First, all children experience trauma, even those raised in the best Christian homes. Second, all children experience trauma because it is relative. It doesn’t take an earthquake to traumatize a child; raising your voice in anger will do it for some children. Third, all children need someone to talk to.
Therefore, if I want to really help my children grow from their traumatic experiences, I need to be available to them and become a good listener. After taking an online assessment I found out that I was just an average listener; and it turns out that most people are average listeners. Like anything else, it takes training and practice to become an effective listener. Every Christian should aspire to this.
God tells us in the book of James that we should be “quick to listen, slow to speak, slow to become angry.” God emphasized that by giving us two ears and one mouth showing that we should listen twice as much as we talk. God has provided more key instruction in the book of James, who says, “Confess your faults one to another and pray for one another that you might be healed.” Confessing is telling and praying is empathizing. Wow, God had it there all along! Pastor Jonathan said to me, “This is what pastors have always been doing.” The Bible calls it, “one anothering.” We can all do this for one another.
I realized from all of this that I too experienced trauma as a child, but never had anyone to tell about it to. “Why didn’t you tell your parents?,” you may say. I didn’t feel safe with them because I feared their anger. Instead of growing from the trauma, I began to explore ways to comfort myself and became addicted to sinful habits that threatened to destroy my life, and were completely unknown to my parents. Why is it that many children have break-through experiences at regular summer camps? Maybe because gathering around a campfire or talking with a camp counselor is the first time they felt safe enough to tell someone about their traumatic experiences. Why is it that many children do not feel safe enough with their own parents for them to be the ones they confide in?

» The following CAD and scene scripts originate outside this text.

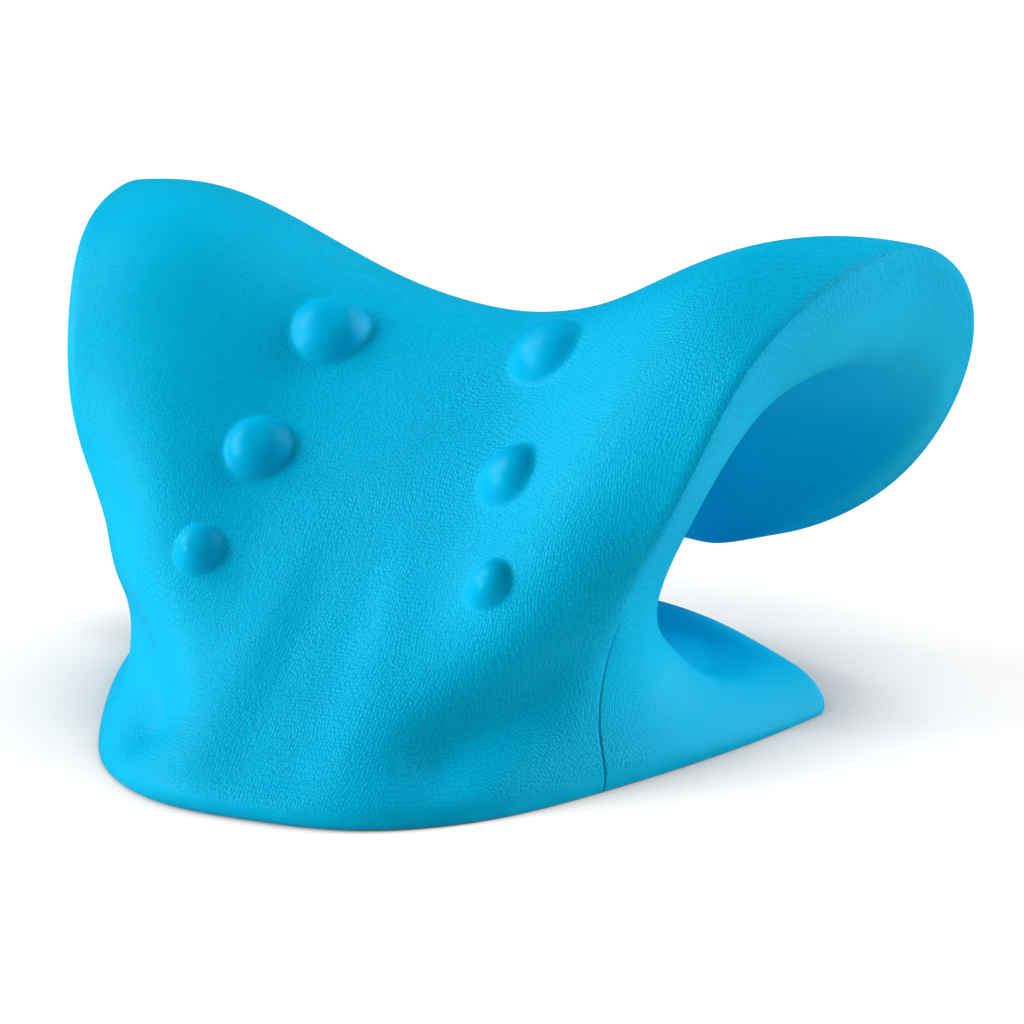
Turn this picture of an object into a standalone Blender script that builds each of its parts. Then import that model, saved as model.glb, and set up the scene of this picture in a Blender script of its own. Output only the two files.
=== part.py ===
"""Cervical traction device: a foam neck cradle that flexes over its own foot.

Metres, +Z up. The origin is on the sole, on the plane of symmetry. The toe of the neck ramp points along -Y and the
free tail of the arch hangs on the +Y side. The moulding is one loft, cut into its working zones by plane cuts.
"""

import bmesh
import bpy
from mathutils import Matrix, Vector

MM = 0.001
GAP = 0.3 * MM

# The loft, from the sole up the stem, over the arch and down to the tail. Millimetres.
# name, outer spine (y, z), rim (x, y, z), inner spine (y, z), roll of the outer face beside the rim (y, z)
SECTIONS = (
    ("sole", (-98, 0), (65, -50, 0), (68, 0), (1, 0)),
    ("foot_edge", (-100, 4), (65, -48.5, 5), (72, 5), (2, 0)),
    ("toe", (-86, 14), (60, -43, 15), (67, 17), (4, 0)),
    ("instep", (-63, 30), (65, -42.5, 32), (21, 16), (1, 2)),
    ("waist", (-46, 45), (67.5, -37, 46), (4.5, 30), (-3, 5)),
    ("stem", (-28, 63), (76, -36, 61), (2, 47), (-3, 8.5)),
    ("shoulder", (-3, 80), (83, -32, 78), (10, 62), (-3, 16)),
    ("arch_front", (12, 90.5), (90, -16, 101), (24, 72), (0, 25)),
    ("crest", (31, 89.5), (101, 14, 112.5), (41, 74), (2, 25)),
    ("arch_rear", (62, 82.3), (107, 58, 116), (58, 69), (3, 20)),
    ("tail_root", (90, 74.5), (114, 92, 89), (72, 61), (8, 16)),
    ("tail", (96, 55), (94, 88, 38), (78, 45), (7, 8)),
    ("tail_edge", (88, 24), (46, 76, 22), (82, 23), (0, 0)),
)
# Flank (x, y, z) and rear corner (x, y, z) of the foot's three sections.
FOOT_CORNERS = (
    ((83, -6, 0), (92, 30, 0)),
    ((84.5, -3, 2), (92, 33, 2.5)),
    ((76, -3, 9), (77, 43, 12.5)),
)
FLANK_X, FLANK_MIX = 0.945, 0.75
CORNER_X, CORNER_MIX = 0.80, 0.75
OUTER_INNER_X, OUTER_RIM_X, OUTER_RIM_MIX = 0.37, 0.75, 0.33
NEAR_RISE = 0.25
REAR_X = 0.5
RIM_INDEX = 3
RIM_CREASE = 0.9
RIM_CREASE_FROM = 3
HEEL_INDEX = 5
HEEL_CREASE = 0.6
HEEL_CREASE_TO = 2
SUBDIVISIONS = 2

# Plane cuts between the zones.
FOOT_TOP = 22 * MM
WEB_TOP = 36 * MM
WEB_REAR = 45 * MM
CRADLE_HALF = 52 * MM
TAIL_FRONT = 62 * MM
REACH = 150 * MM
FLEX_AXIS = (0, -25 * MM, 30 * MM)

# The domes: distance from the middle, height of the centre, half length along the neck, half width. Millimetres.
DOMES = {
    "upper": (28.5, 88.5, 11.0, 9.5),
    "middle": (32.5, 65.5, 9.5, 8.0),
    "lower": (37.5, 44.5, 7.0, 6.0),
}
DOME_HEIGHT = 5 * MM

BLUE = (0.0, 0.37, 0.70, 1.0)
NODE_BLUE = (0.0, 0.40, 0.74, 1.0)


def clear_scene():
    for obj in list(bpy.data.objects):
        bpy.data.objects.remove(obj)


def new_collection(name):
    collection = bpy.data.collections.new(name)
    bpy.context.scene.collection.children.link(collection)
    return collection


def foam(name, colour):
    material = bpy.data.materials.new(name)
    material.use_nodes = True
    shader = material.node_tree.nodes["Principled BSDF"]
    shader.inputs["Base Color"].default_value = colour
    shader.inputs["Roughness"].default_value = 0.55
    shader.inputs["Metallic"].default_value = 0.0
    return material


def half_ring(index):
    """The right half of one section: outer spine, rim, flank, rear corner, inner spine."""
    _, outer, rim, inner, roll = SECTIONS[index]
    outer = Vector((0, *outer))
    rim = Vector(rim)
    inner = Vector((0, *inner))
    outer_near = Vector((OUTER_INNER_X * rim.x, outer.y, outer.z + NEAR_RISE * (rim.z - outer.z)))
    outer_far = outer.lerp(rim, OUTER_RIM_MIX) + Vector((0, *roll))
    outer_far.x = OUTER_RIM_X * rim.x
    if index < len(FOOT_CORNERS):
        flank, corner = (Vector(point) for point in FOOT_CORNERS[index])
    else:
        flank = rim.lerp(inner, FLANK_MIX)
        flank.x = FLANK_X * rim.x
        corner = rim.lerp(inner, CORNER_MIX)
        corner.x = CORNER_X * rim.x
    rear = Vector((REAR_X * corner.x, inner.y, inner.z))
    return [outer, outer_near, outer_far, rim, flank, corner, rear, inner]


def ring(index):
    """A whole section: the right half, and its mirror image back to the outer spine."""
    right = half_ring(index)
    left = [Vector((-p.x, p.y, p.z)) for p in right[1:-1]]
    return [p * MM for p in right + left[::-1]]


def moulding_mesh():
    """The coarse cage of the whole moulding, which Subdivision Surface rounds."""
    bm = bmesh.new()
    crease = bm.edges.layers.float.new("crease_edge")
    rings = [[bm.verts.new(p) for p in ring(i)] for i in range(len(SECTIONS))]
    count = len(rings[0])
    half = count // 2
    for lower, upper in zip(rings, rings[1:]):
        for k in range(count):
            bm.faces.new((lower[k - 1], lower[k], upper[k], upper[k - 1]))
    for cap in (rings[0], rings[-1]):
        for side in (1, -1):
            for k in range(3):
                corners = (k, k + 1, half - 1 - k, half - k)
                bm.faces.new([cap[side * corner % count] for corner in corners])
    for k in range(count):
        bm.edges.get((rings[0][k - 1], rings[0][k]))[crease] = 1.0
    for lower, upper in zip(rings[RIM_CREASE_FROM:], rings[RIM_CREASE_FROM + 1 :]):
        for k in (RIM_INDEX, count - RIM_INDEX):
            bm.edges.get((lower[k], upper[k]))[crease] = RIM_CREASE
    for lower, upper in zip(rings[:HEEL_CREASE_TO], rings[1:]):
        for k in (HEEL_INDEX, count - HEEL_INDEX):
            bm.edges.get((lower[k], upper[k]))[crease] = HEEL_CREASE
    bmesh.ops.recalc_face_normals(bm, faces=bm.faces)
    mesh = bpy.data.meshes.new("moulding")
    bm.to_mesh(mesh)
    bm.free()
    mesh.shade_smooth()
    return mesh


def add_moulding(name, mesh, collection):
    obj = bpy.data.objects.new(name, mesh.copy())
    collection.objects.link(obj)
    round_off = obj.modifiers.new("round", "SUBSURF")
    round_off.levels = SUBDIVISIONS
    round_off.render_levels = SUBDIVISIONS
    return obj


def hide_cutter(obj, cutters):
    for collection in list(obj.users_collection):
        collection.objects.unlink(obj)
    cutters.objects.link(obj)
    obj.hide_render = True
    obj.display_type = "WIRE"
    return obj


def block(name, low, high, cutters):
    """A box cutter between two corners."""
    low, high = Vector(low), Vector(high)
    bpy.ops.mesh.primitive_cube_add(size=1, location=(low + high) / 2)
    obj = bpy.context.object
    obj.name = name
    obj.scale = high - low
    bpy.ops.object.transform_apply(location=False, rotation=False, scale=True)
    return hide_cutter(obj, cutters)


def cut(obj, operation, cutter):
    boolean = obj.modifiers.new(cutter.name, "BOOLEAN")
    boolean.operation = operation
    boolean.solver = "EXACT"
    boolean.object = cutter
    return obj


def paint(obj, material):
    obj.data.materials.clear()
    obj.data.materials.append(material)


def add_zones(mesh, parts, cutters):
    """The moulding cut into foot, web, cradle, tail and wings, with a gap at each cut."""
    low = FOOT_TOP + GAP
    side = CRADLE_HALF + GAP
    far = REACH
    boxes = {
        "foot_base": ((-far, -far, -far), (far, far, FOOT_TOP)),
        "flex_web": ((-far, -far, low), (far, WEB_REAR, WEB_TOP)),
        "neck_cradle": ((-CRADLE_HALF, -far, WEB_TOP + GAP), (CRADLE_HALF, TAIL_FRONT, far)),
        "tail_flap": ((-CRADLE_HALF, TAIL_FRONT + GAP, low), (CRADLE_HALF, far, far)),
        "left_wing": ((-far, -far, low), (-side, far, far)),
        "right_wing": ((side, -far, low), (far, far, far)),
    }
    web_room = block("web_room", (-far, -far, 0), (far, WEB_REAR + GAP, WEB_TOP + GAP), cutters)
    zones = {}
    for name, (corner_low, corner_high) in boxes.items():
        zone = add_moulding(name, mesh, parts)
        cut(zone, "INTERSECT", block(name + "_block", corner_low, corner_high, cutters))
        if name.endswith("_wing"):
            cut(zone, "DIFFERENCE", web_room)
        paint(zone, foam(name, BLUE))
        zones[name] = zone
    return zones


def face_point(skin, x, z):
    """Point and outward normal of the neck face at x and z, found from in front."""
    bpy.context.view_layer.update()
    seen = skin.evaluated_get(bpy.context.evaluated_depsgraph_get())
    _, point, normal, _ = seen.ray_cast(Vector((x, -REACH, z)), Vector((0, 1, 0)))
    return point, normal


def add_dome(name, side, row, skin, parts):
    """An oval dome on the neck face, its long axis running up the slope."""
    x, z, length, width = (value * MM for value in row)
    point, normal = face_point(skin, side * x, z)
    across = Vector((0, 1, 0)).cross(normal).normalized()
    up_slope = normal.cross(across)
    bpy.ops.mesh.primitive_uv_sphere_add(segments=16, ring_count=10, radius=1)
    dome = bpy.context.object
    dome.name = name
    dome.scale = (width, length, DOME_HEIGHT)
    bpy.ops.object.transform_apply(location=False, rotation=False, scale=True)
    dome.rotation_euler = Matrix((across, up_slope, normal)).transposed().to_euler()
    dome.location = point
    for collection in list(dome.users_collection):
        collection.objects.unlink(dome)
    parts.objects.link(dome)
    dome.data.shade_smooth()
    paint(dome, foam(name, NODE_BLUE))
    return cut(dome, "DIFFERENCE", skin)


def add_domes(mesh, parts, cutters):
    """Six smooth domes, each cut to sit a gap above the skin of the neck face."""
    skin = hide_cutter(add_moulding("skin_room", mesh, parts), cutters)
    grow = skin.modifiers.new("grow", "DISPLACE")
    grow.mid_level = 0.0
    grow.strength = GAP
    domes = []
    for row, sizes in DOMES.items():
        for hand, side in (("left", -1), ("right", 1)):
            domes.append(add_dome(f"massage_node_{row}_{hand}", side, sizes, skin, parts))
    return domes


def hang_on_axis(objects, parts):
    """Everything above the web turns about the flex axis."""
    axis = bpy.data.objects.new("arch_flex_axis", None)
    axis.location = FLEX_AXIS
    parts.objects.link(axis)
    bpy.context.view_layer.update()
    for obj in objects:
        obj.parent = axis
        obj.matrix_parent_inverse = axis.matrix_world.inverted()


def main():
    clear_scene()
    parts = new_collection("cervical_traction_device")
    cutters = new_collection("cutters")
    mesh = moulding_mesh()
    zones = add_zones(mesh, parts, cutters)
    domes = add_domes(mesh, parts, cutters)
    bpy.data.meshes.remove(mesh)
    moving = [zone for name, zone in zones.items() if name not in ("foot_base", "flex_web")]
    hang_on_axis(moving + domes, parts)


main()
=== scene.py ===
"""Cervical traction device: the finished look of a one-piece foam moulding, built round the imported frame.

Metres, +Z up, the sole on z = 0, the toe towards -Y. The skin repeats the moulding's loft, and adds the shapes that
are too fine for the frame: the spinal channel, the hollows over the foot, the roll beside the rim, the dish behind
the stem, the blended domes and the parting line.

Each point of the skin knows its section (0 at the sole, 12 at the edge of the tail) and its column round the section
(0 on the outer spine, 3 on the rim, 7 on the inner spine). A constant ending in SECTIONS or COLUMNS is a range of
those numbers, over which a shape or a mask fades.
"""

import math

import bmesh
import bpy
import numpy as np
from mathutils import Matrix, Vector
from mathutils.bvhtree import BVHTree


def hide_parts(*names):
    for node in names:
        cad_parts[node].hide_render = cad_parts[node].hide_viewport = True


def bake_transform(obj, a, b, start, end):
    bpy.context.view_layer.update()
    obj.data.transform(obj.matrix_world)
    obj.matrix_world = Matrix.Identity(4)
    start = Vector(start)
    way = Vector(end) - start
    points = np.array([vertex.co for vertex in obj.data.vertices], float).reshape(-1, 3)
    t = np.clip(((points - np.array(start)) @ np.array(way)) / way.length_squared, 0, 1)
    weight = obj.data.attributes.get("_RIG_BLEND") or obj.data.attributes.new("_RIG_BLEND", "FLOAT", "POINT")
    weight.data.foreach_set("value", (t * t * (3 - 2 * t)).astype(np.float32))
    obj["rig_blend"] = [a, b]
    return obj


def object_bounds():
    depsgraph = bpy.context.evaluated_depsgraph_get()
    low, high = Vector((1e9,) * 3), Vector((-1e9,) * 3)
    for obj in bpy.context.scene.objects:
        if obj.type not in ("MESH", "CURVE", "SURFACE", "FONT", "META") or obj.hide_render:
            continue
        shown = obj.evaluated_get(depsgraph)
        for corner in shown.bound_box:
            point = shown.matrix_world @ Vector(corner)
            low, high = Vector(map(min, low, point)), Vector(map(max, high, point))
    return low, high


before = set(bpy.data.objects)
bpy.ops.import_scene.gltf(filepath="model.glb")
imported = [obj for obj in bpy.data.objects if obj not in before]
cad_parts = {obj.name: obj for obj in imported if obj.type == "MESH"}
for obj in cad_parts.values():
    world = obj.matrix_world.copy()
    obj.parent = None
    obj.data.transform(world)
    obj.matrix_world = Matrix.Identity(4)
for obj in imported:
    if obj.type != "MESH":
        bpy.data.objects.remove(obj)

CAD_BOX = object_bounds()
MM = 0.001
TOLERANCE = 1e-4

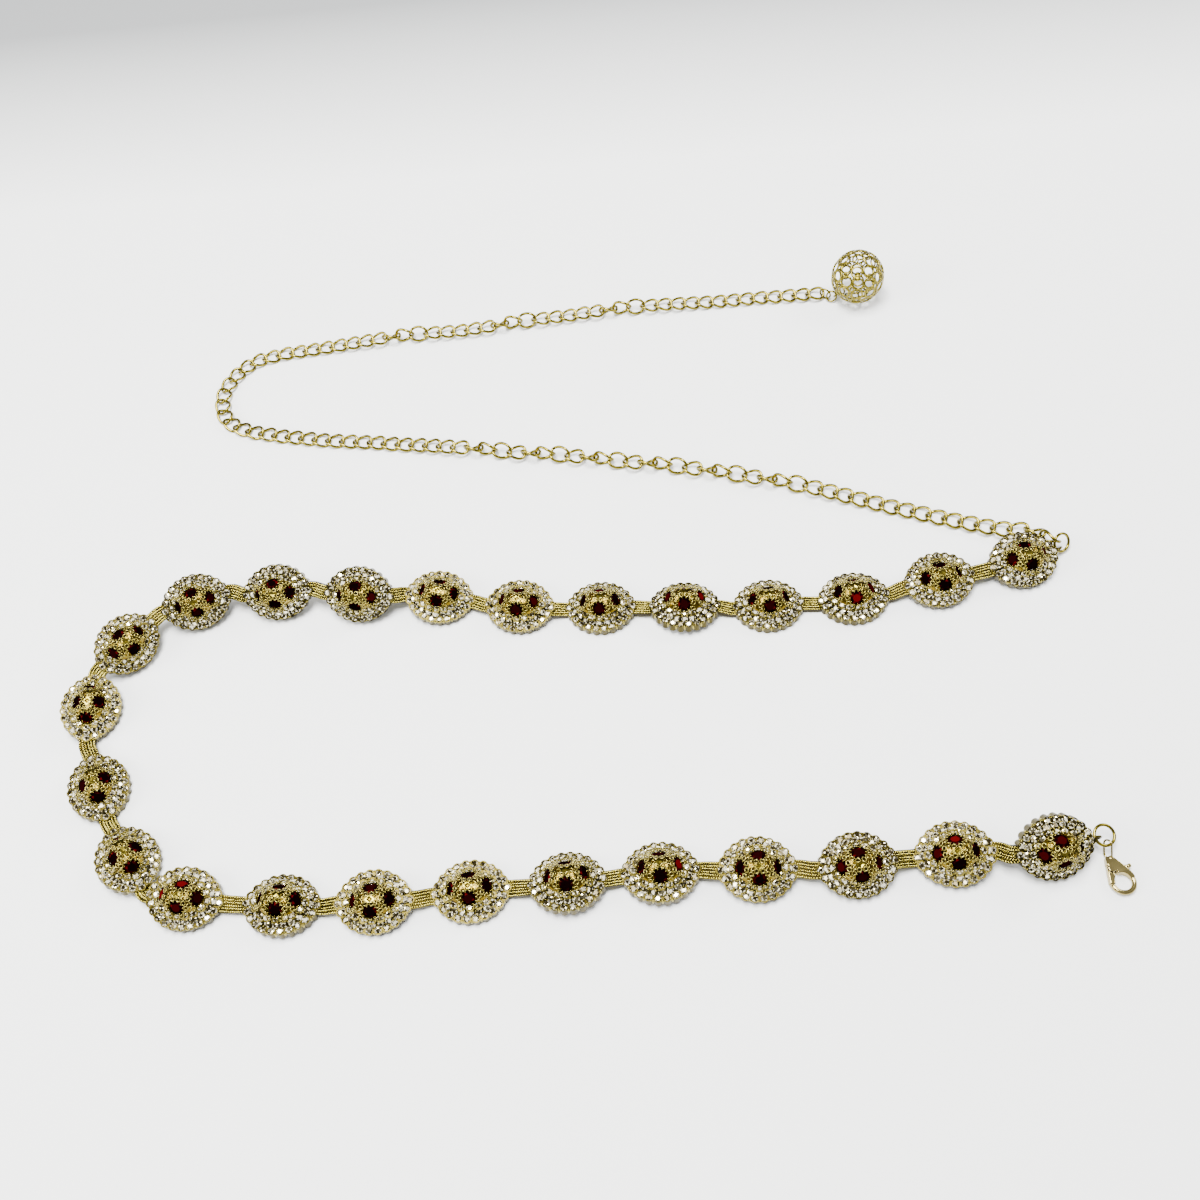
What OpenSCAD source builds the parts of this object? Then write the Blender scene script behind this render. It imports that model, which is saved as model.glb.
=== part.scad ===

Should it not be our goal as Christian parents to be the one our children will turn to in time of need to pour out their souls to? Every parent should strive for that honor. I would suspect that there are numbers of secular parents who have succeeded in this far beyond their Christian peers. Parents should be open to others being listeners for their children if they are not able to be.
It is time that we as believers and leaders of homes, marriages, families, and churches finally develop the appropriate listening skills and emotional capacity to be listeners for one another. I have wondered for many years how to really help people. I suspect this is one of the best ways God has for us.
But there’s more. Perhaps there’s Someone else to listen to.
Listening to Jesus
The most incredible thought is that Jesus Himself might need someone to talk to about His trauma. After all He’s a human person, and He did experience trauma at the hands of His own Father who poured His wrath out on Him for our sins. But it also says He was a man of sorrows and acquainted with grief. He had to walk around looking at all our sins and ugly treatment of each other for thirty years! How traumatic was that? What if that’s one of the things He did with Mary and some of the other women that made Him feel so close to them? Were they His empathetic listeners? What heights of privilege would it be to be the person who served Him in that way? He ascended before He had time to do much of that with any of the disciples. Maybe that is what it means when Paul talks about the “fellowship of His sufferings”? (Philp 3:10) Maybe that’s what it means when it talked about Anna the Prophetess and the Apostles, “ministering to the Lord”? (Acts 13:2, Luke 2:27) Anyone of us could serve Him in this way. Wow!
Lord, let us become skilled listeners for You and others.
Lord, let it be so.
Timothy Shell is a graduate of WCFS. He and his family have been serving as a missionaries in China and Mongolia since 2003. They are now serving as transplanted missionaries back in the United States as they wait out their “extended COVID leave.”